The simple premise of the show, similar to many other detective shows, first drew my attention because it’s set in Santa Barbara, a city I’ve often visited over the years. It continued to engage it because it was so silly and made allusions to all varieties of popular culture — Shawn and Gus’ love for Tears For Fears (singer Curt Smith made a few appearances on the show, in fact), to a retelling of Twin Peaks and Clue, to mentioning how Shawn was a fan of the Mentalist (another show with a fake psychic who solves crimes). Whilst shows that often make pop culture references tend not to age very well, Psych did it in an amusing and sly way, so that the reference is more of a gag than a main plot device. If you get the reference, the show is even funnier, if not, the show is still amusing. The show also engaged with viewers through social media and contests, offering a ‘spot the pineapple’ sweepstakes in every episode. They had some sort of pineapple obsession that I never figured out. More about the finale later.
Another show that had a bit of a pineapple fetish, How I Met Your Mother, finally ended after nine seasons last week. Ostensibly a show about how the main character, Ted Mosby (played by Josh Radnor), tells his children about how he, you guessed it, met their mother way back in the past, the show had a unique plot structure. The entire show is basically told in flashback, with the narrator in 2030 telling his kids what happened in his twenties and thirties, 2005-2014. Because the show played around with chronology it offered a sense of ‘hindsight’ and odd cohesion for the show, since you always knew Ted would find the mother (though he never did adequately explain the pineapple incident).
Yet, as a few reviews of the HIMYM finale suggest (tv.com or Washington Post), fans rightly felt cheated. The entire ninth season was based on Robin (Cobie Smulders) marrying Barney (Neil Patrick Harris), only to have their marriage end in the first twenty minutes of the final episode. Like many fans and reviewers, I was angered by the ultimate ending, that Ted ends up with Robin. Not that I truly bought the Robin/Barney storyline, but the show did make a huge point of mentioning how Ted was over Robin, and how she, despite some reservations, really did love Barney — about all the characters moving on from childish fantasies and growing up. Ted had realised his life wasn’t what he wanted in New York, so was moving to Chicago. Robin and Barney were finding love and growing up. Even Lily (Alyson Hannigan) and Marshall (Jason Segel), the old married couple, grew more in love with each other. One of my favourite scenes was in the penultimate episode where the couple re-affirm and give new wedding vows because they’d broken almost all their original vows.
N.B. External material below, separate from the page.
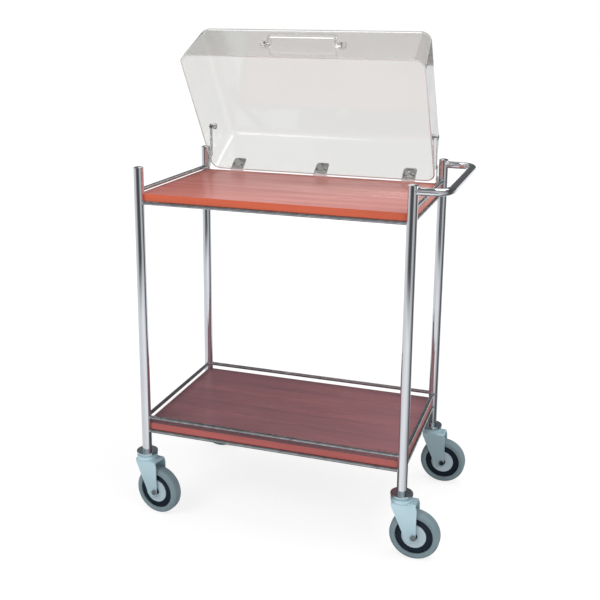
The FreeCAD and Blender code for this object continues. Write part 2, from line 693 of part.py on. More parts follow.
def build_stays():
    lower_lean, upper_lean, elbow_forward, elbow_rise = stay_pose()
    thickness = "stay_link_thickness"
    stud_slot = "stay_stud_radius + stay_slot_clearance"
    rail_z = "top_board_height + side_rail_rise"
    for side, sign in SIDES.items():
        lower_x = handed(LOWER_X, thickness, sign)
        upper_x = handed(UPPER_X, thickness, sign)

        # foot bracket: an upright ear with the foot rivet, and a flange brazed against the side rail
        ear_x = handed(BRACKET_X, thickness, sign)
        low = f"{rail_z} - {thickness} / 2"
        ear = box(f"bracket_{side}_ear", (thickness, "2 * stay_link_radius", f"{FOOT_Z} - ({low})"),
                  (ear_x, f"{FOOT_Y} - stay_link_radius", low))
        crown = cylinder(f"bracket_{side}_crown", "stay_link_radius", thickness, ear_x, FOOT_Y, FOOT_Z, "x")
        flange_width = f"post_spacing_x / 2 - ({BRACKET_X})"
        flange = box(f"bracket_{side}_flange", (flange_width, "bracket_length", thickness),
                     (handed(BRACKET_X, flange_width, sign), f"{FOOT_Y} - bracket_setback - bracket_length", low))
        rivet_span = f"2 * {thickness} + stay_link_gap"
        rivet = cylinder(f"bracket_{side}_rivet", "stay_rivet_radius", rivet_span,
                         handed(LOWER_X, rivet_span, sign), FOOT_Y, FOOT_Z, "x")
        bracket = joined(f"bracket_{side}_solid", [ear, crown, flange, rivet])
        rail = cylinder(f"bracket_{side}_rail", "rod_radius", "post_spacing_y",
                        f"{sign} * post_spacing_x / 2", "-post_spacing_y / 2", rail_z, "y")
        subpart(without(f"bracket_{side}", bracket, rail), f"stay_bracket_{side}")

        # lower link: turns on the foot rivet, and carries the elbow rivet at its upper end
        plate = link_plate(f"lower_{side}", "stay_lower_length", lower_x)
        bores = group(f"lower_{side}_bores", [
            cylinder(f"lower_{side}_bore_{i}", "stay_rivet_radius + pin_clearance", thickness,
                     lower_x, "0", z, "x")
            for i, z in enumerate(("0", "stay_lower_length"))
        ])
        link = without(f"lower_{side}_link", plate, bores)
        subpart(place(link, "0", FOOT_Y, FOOT_Z, X_AXIS, lower_lean), f"stay_lower_link_{side}")

        # upper link: carries the elbow rivet, and has a slot of a few millimetres for the hood's stud
        plate = link_plate(f"upper_{side}", "stay_upper_length", upper_x)
        rivet = cylinder(f"elbow_rivet_{side}", "stay_rivet_radius", rivet_span,
                         handed(UPPER_X, rivet_span, sign), along="x")
        slot_low = "stay_upper_length - stay_slot_play"
        slot = joined(f"upper_{side}_slot", [
            box(f"upper_{side}_slot_middle", (thickness, f"2 * ({stud_slot})", "stay_slot_play"),
                (upper_x, f"-({stud_slot})", slot_low)),
            cylinder(f"upper_{side}_slot_low", stud_slot, thickness, upper_x, "0", slot_low, "x"),
            cylinder(f"upper_{side}_slot_high", stud_slot, thickness, upper_x, "0", "stay_upper_length", "x"),
        ])
        link = joined(f"upper_{side}_link", [without(f"upper_{side}_slotted", plate, slot), rivet])
        place(link, "0", f"{HINGE_Y} - ({elbow_forward})", f"{HINGE_Z} + {elbow_rise}", X_AXIS, upper_lean)
        subpart(link, f"stay_upper_link_{side}")

        # stud through the hood's side wall: a washer outside the link and a thumb knob inside the hood
        stud_end = f"{UPPER_X} + {thickness} + stay_link_gap"
        wall_in = "(stay_stud_rise + stay_knob_radius) * tan(hood_draft) + hood_wall"
        knob_out = f"{HOOD_WIDTH} / 2 - ({wall_in}) - stay_link_gap"
        shank = f"{stud_end} - ({knob_out})"
        stud = [
            cylinder(f"stud_{side}_shank", "stay_stud_radius", shank, handed(knob_out, shank, sign),
                     "-stay_stud_forward", "stay_stud_rise", "x"),
            cylinder(f"stud_{side}_knob", "stay_knob_radius", "stay_knob_length",
                     handed(f"{knob_out} - stay_knob_length", "stay_knob_length", sign),
                     "-stay_stud_forward", "stay_stud_rise", "x"),
            cylinder(f"stud_{side}_washer", "stay_link_radius", thickness, handed(stud_end, thickness, sign),
                     "-stay_stud_forward", "stay_stud_rise", "x"),
        ]
        subpart(on_hood(group(f"stud_{side}_open", [joined(f"stud_{side}", stud)])), f"stay_stud_{side}")


# ---------------------------------------------------------------- casters
# Modelled on the swivel axis with the floor at Z = 0, trailing along +X.
PLATE_LOW = "caster_top - plate_thickness"
RACE_TOP = f"{PLATE_LOW} - swivel_gap"
CROWN_LOW = "caster_top - fork_crown_drop"
CROWN_TOP = f"{CROWN_LOW} + crown_thickness"
NUT_TOP = f"{CROWN_LOW} - king_nut_gap"
HALF_FORK = "fork_gap / 2 + fork_wall"


def build_caster_stem(corner):
    """Turned piece fixed in the post's foot: expander plug, bearing plate, king pin and its nut."""
    body = new_body(f"{corner}_stem")
    nut_low = f"{NUT_TOP} - king_nut_height"
    plug_top = "caster_top + plug_length"
    profile = [
        ("0", nut_low), ("king_nut_radius", nut_low), ("king_nut_radius", NUT_TOP),
        ("king_pin_radius", NUT_TOP), ("king_pin_radius", PLATE_LOW), ("plate_radius", PLATE_LOW),
        ("plate_radius", "caster_top"), ("post_radius - post_wall", "caster_top"),
        ("post_radius - post_wall", plug_top), ("0", plug_top),
    ]
    revolved(body, outline(sketch_on(body, "XZ_Plane"), profile), "V_Axis")
    subpart(on_caster(group(f"{corner}_stem_placed", [body]), corner), f"caster_stem_{corner}")


def build_caster_fork(corner):
    """Pressed fork: two tapering legs bent down from a crown, with the ball race's cup on top."""
    body = new_body(f"{corner}_fork")
    axle_x, axle_z, foot = "caster_trail", "wheel_radius", "fork_foot_radius"
    foot_x = f"({axle_x} - fork_foot_lead)"
    side = outline(sketch_on(body, "XZ_Plane"), [
        ("-fork_toe", CROWN_TOP),
        ("-fork_toe", f"{CROWN_LOW} - crown_thickness"),
        (f"{foot_x} - {foot}", axle_z),
        (f"{foot_x} + {foot}", axle_z),
        (f"{foot_x} + {foot}", f"{CROWN_LOW} - 2 * crown_thickness"),
        ("fork_heel", CROWN_TOP),
    ])
    blank = pad(body, side, f"2 * ({HALF_FORK})", True)
    top = value(CROWN_TOP)
    blank = rounded(
        body, blank, "fork_bend",
        lambda edge: edge.BoundBox.ZMin > top - 1e-3 and edge.BoundBox.YLength < 1e-3,
    )
    pad(body, circle(sketch_on(body, "XZ_Plane"), foot_x, axle_z, foot), f"2 * ({HALF_FORK})", True)
    half_gap = "fork_gap / 2"
    between = outline(sketch_on(body, "YZ_Plane"), [
        (f"-{half_gap}", "0"), (half_gap, "0"), (half_gap, CROWN_LOW), (f"-{half_gap}", CROWN_LOW),
    ])
    pocket(body, between)
    race = outline(sketch_on(body, "XZ_Plane"), [
        ("0", CROWN_TOP), ("race_radius", CROWN_TOP), ("race_radius", f"{CROWN_TOP} + race_height"),
        ("race_lip_radius", f"{CROWN_TOP} + race_height"), ("race_lip_radius", RACE_TOP), ("0", RACE_TOP),
    ])
    revolved(body, race, "V_Axis")
    pocket(body, circle(sketch_on(body, "XY_Plane"), "0", "0", "king_pin_radius + pin_clearance"))
    pocket(body, circle(sketch_on(body, "XZ_Plane"), axle_x, axle_z, "axle_radius"))
    subpart(on_caster(group(f"{corner}_fork_placed", [body]), corner), f"caster_fork_{corner}")


def build_caster_axle(corner):
    """A bolt through the fork and hub, with its hexagon head in front and its nut behind."""
    half = HALF_FORK
    shank = cylinder(f"{corner}_axle_shank", "axle_radius", f"2 * ({half})",
                     "caster_trail", f"-({half})", "wheel_radius", "y")
    ends = [
        hexagon(f"{corner}_axle_{end}", "axle_head_radius", "axle_head_height", "caster_trail", y, "wheel_radius")
        for end, y in (("head", f"-({half}) - axle_head_height"), ("nut", half))
    ]
    axle = joined(f"{corner}_axle", [shank] + ends)
    subpart(on_caster(group(f"{corner}_axle_placed", [axle]), corner), f"caster_axle_{corner}")


def turned_wheel_piece(corner, label, profile, mirror=False):
    """A ring about the axle, from corners given as (along the axle, radius)."""
    pieces = []
    for sign in ("1", "-1") if mirror else ("1",):
        body = new_body(f"{corner}_{label}")
        points = [(f"{sign} * ({along})", radius) for along, radius in profile]
        revolved(body, outline(sketch_on(body, "YZ_Plane"), points), "H_Axis")
        pieces.append(body)
    wheel = place(group(f"{corner}_{label}_wheel", pieces), "caster_trail", "0", "wheel_radius")
    subpart(on_caster(group(f"{corner}_{label}_placed", [wheel]), corner), f"caster_{label}_{corner}")


def build_wheel(corner):
    half_tyre, half_rim = "tyre_width / 2", "rim_width / 2"
    hub_end = "fork_gap / 2 - hub_gap"
    bore = "axle_radius + pin_clearance"
    tread = "wheel_radius - tyre_shoulder"
    turned_wheel_piece(corner, "tyre", [
        (f"-{half_tyre}", "rim_radius"), (f"-{half_tyre}", tread),
        (f"-{half_tyre} + tyre_shoulder", "wheel_radius"), (f"{half_tyre} - tyre_shoulder", "wheel_radius"),
        (half_tyre, tread), (half_tyre, "rim_radius"),
    ])
    turned_wheel_piece(corner, "rim", [
        (f"-{half_rim}", "rim_radius"), (half_rim, "rim_radius"), (half_rim, "hub_radius"),
        (hub_end, "hub_radius"), (hub_end, bore), (f"-({hub_end})", bore),
        (f"-({hub_end})", "hub_radius"), (f"-{half_rim}", "hub_radius"),
    ])
    turned_wheel_piece(corner, "thread_guards", [
        (half_rim, "hub_radius"), (half_rim, "guard_radius"),
        (f"{half_rim} + guard_thickness", "guard_radius"), (f"{half_rim} + guard_thickness", "hub_radius"),
    ], mirror=True)


# ---------------------------------------------------------------- the whole trolley
build_posts()
build_post_caps()
build_boards()
rods_between_posts("top_support_rods", "top_board_height - board_thickness - rod_radius", True, True)
rods_between_posts("lower_support_rods", "lower_board_height - board_thickness - rod_radius", True, True)
rods_between_posts("top_side_rails", "top_board_height + side_rail_rise", False, True)
rods_between_posts("lower_guard_rails", "lower_board_height + guard_rail_rise", True, True)
build_push_handle()
build_hinges()
build_hinge_screws()
build_hood_cover()
build_lift_handle()
build_stays()
for corner_name in CORNERS:
    build_caster_stem(corner_name)
    build_caster_fork(corner_name)
    build_caster_axle(corner_name)
    build_wheel(corner_name)
doc.recompute()

# ---------------------------------------------------------------- checks and export
failed = [item.Label for item in doc.Objects if {"Invalid", "Error"} & set(item.State)]
if failed:
    raise RuntimeError(f"objects that failed to build: {failed}")
for item in subparts:
    if item.Shape.isNull() or not item.Shape.isValid() or not item.Shape.Solids:
        raise RuntimeError(f"{item.Label} has no valid solid")

os.makedirs("parts", exist_ok=True)
for item in subparts:
    item.Shape.exportStep(f"parts/{item.Label}.step")
print(len(subparts), "sub-parts written")
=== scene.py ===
# %% [markdown]
# # A carving trolley
#
# The trolley comes from CAD as a frame that never moves: four chromed posts, two red boards, a clear
# hood on hinges and folding stays, and four swivel casters. This lesson dresses that frame. Each
# piece is either a joined and rounded copy of its CAD solid or a new shape made with the same
# operators that the menus call.

# %% Load the frame
import math

import bpy
from mathutils import Matrix, Vector


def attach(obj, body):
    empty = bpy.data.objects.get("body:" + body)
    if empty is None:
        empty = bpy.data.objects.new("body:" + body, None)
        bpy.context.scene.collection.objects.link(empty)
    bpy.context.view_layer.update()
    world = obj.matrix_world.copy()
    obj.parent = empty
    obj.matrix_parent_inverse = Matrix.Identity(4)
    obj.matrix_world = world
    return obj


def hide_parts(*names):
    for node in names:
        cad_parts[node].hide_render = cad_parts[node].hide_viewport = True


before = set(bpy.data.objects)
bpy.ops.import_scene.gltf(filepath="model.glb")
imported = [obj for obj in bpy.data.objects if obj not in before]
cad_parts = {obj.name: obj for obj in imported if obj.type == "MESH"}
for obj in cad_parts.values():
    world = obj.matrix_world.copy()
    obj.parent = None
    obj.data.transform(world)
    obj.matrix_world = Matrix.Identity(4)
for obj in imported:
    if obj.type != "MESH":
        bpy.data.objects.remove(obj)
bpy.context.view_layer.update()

MM = 0.001
print("CAD nodes:", len(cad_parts))

# %% [markdown]
# ## Named sizes
#
# A few lengths of the real trolley are needed again and again, to put screws, welds and wheels where
# the CAD model has them. They are written once here, in metres. A caster's place becomes a matrix,
# so that a piece modelled on one swivel axis can be copied to all four corners.

# %% Sizes and places
POST_X, POST_Y, POST_RADIUS, POST_TOP = 345 * MM, 205 * MM, 12.5 * MM, 926 * MM
TOP_BOARD, LOWER_BOARD, BOARD_THICKNESS = 862 * MM, 247 * MM, 18 * MM
ROD_RADIUS = 5 * MM
FRONT_LEFT_TRAIL = math.radians(-9.5)
CORNERS = {
    "front_left": (-POST_X, -POST_Y, FRONT_LEFT_TRAIL),
    "front_right": (POST_X, -POST_Y, 0.0),
    "back_left": (-POST_X, POST_Y, 0.0),
    "back_right": (POST_X, POST_Y, 0.0),
}
SIDES = {"left": -1, "right": 1}


def at_caster(corner):
    """The place of one caster: its swivel axis, turned as far as it trails."""
    x, y, turn = CORNERS[corner]
    return Matrix.Translation((x, y, 0)) @ Matrix.Rotation(turn, 4, "Z")


print("corners:", ", ".join(CORNERS))

# %% [markdown]
# ## The camera
#
# The photograph looks at the trolley from the front and a little from the right, from above the top
# board. The lens is a short telephoto, and a small downward shift keeps the posts nearly upright.

# %% Camera
YAW, PITCH, ROLL = math.radians(18.1), math.radians(13.29), math.radians(0.51)
SENSOR, LENS, SHIFT = 36, 55.02, -0.11
EYE = (0.7353, -2.2166, 1.2924)
camera_data = bpy.data.cameras.new("camera")
camera_data.sensor_width = SENSOR
camera_data.lens = LENS
camera_data.shift_y = SHIFT
camera = bpy.data.objects.new("camera", camera_data)
bpy.context.scene.collection.objects.link(camera)
camera.matrix_world = (
    Matrix.Translation(EYE)
    @ Matrix.Rotation(YAW, 4, "Z")
    @ Matrix.Rotation(math.pi / 2 - PITCH, 4, "X")
    @ Matrix.Rotation(ROLL, 4, "Z")
)
bpy.context.scene.camera = camera
print("camera lens", round(camera_data.lens, 2), "mm")

# %% [markdown]
# ## Node helpers
#
# A material is a small graph, and a few helpers keep the graphs short. They add a node with its
# numbers and links, mix two colours, make a material with its Principled shader, make a group with
# named sockets, and place such a group in a material.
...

It was poignant in acknowledging that people and times change and should be updated accordingly. So I was willing to accept the idea that Robin and Barney were married and got together — they grew up. So when that ended (abruptly!) and instead had Ted and Robin reliving their childish romances, it took away the emotional impact of the show. They went back to living fantasies.
Which is the exact opposite of Psych. Finally, at the end of eight years, Shawn was ready to grow up. He moved to San Francisco to ask Juliette (Maggie Lawson) to marry him, to finally take on responsibility. He finally came to realise that he had to let go — of his childhood home, of relying on his father (Corbin Bernsen), of his well-to-do friend, even of his job at the SBPD. In one of the more touching scenes, he even finally admitting to Lassiter (Timothy Omundson) via a recording that he’s not actually psychic, though ‘Lassie’ stops the DVD (and breaks it) before the admission happens. But the fact that Shawn is willing to take that step admits to his growth as a character. That Gus realises he can’t live without his best friend and moves up to San Francisco to follow Shawn adds to the humour of the show, and shows the close bond the two have. Overall it was a satisfying end, what a series finale should be.
That two of my favourite shows ended in a short span of time speaks more to the fact that I probably watch too much TV than anything else, but their differences were what made them memorable. Psych wrapped up with the characters growing, though not too much, as it left open the possibility of a movie or, if nothing else, continuing on in the same vein in the audience’s mind. HIMYM took the easy, shortcut way out, having the characters resort to old tropes that had been worn out long before. Neither show had a particularly strong final season — many more downs than ups — but Psych‘s last episode managed to dull some of that pain; HIMYM‘s just exacerbated it. Both are over, so time to move on to other shows now. Hopefully whenever those end they will end well.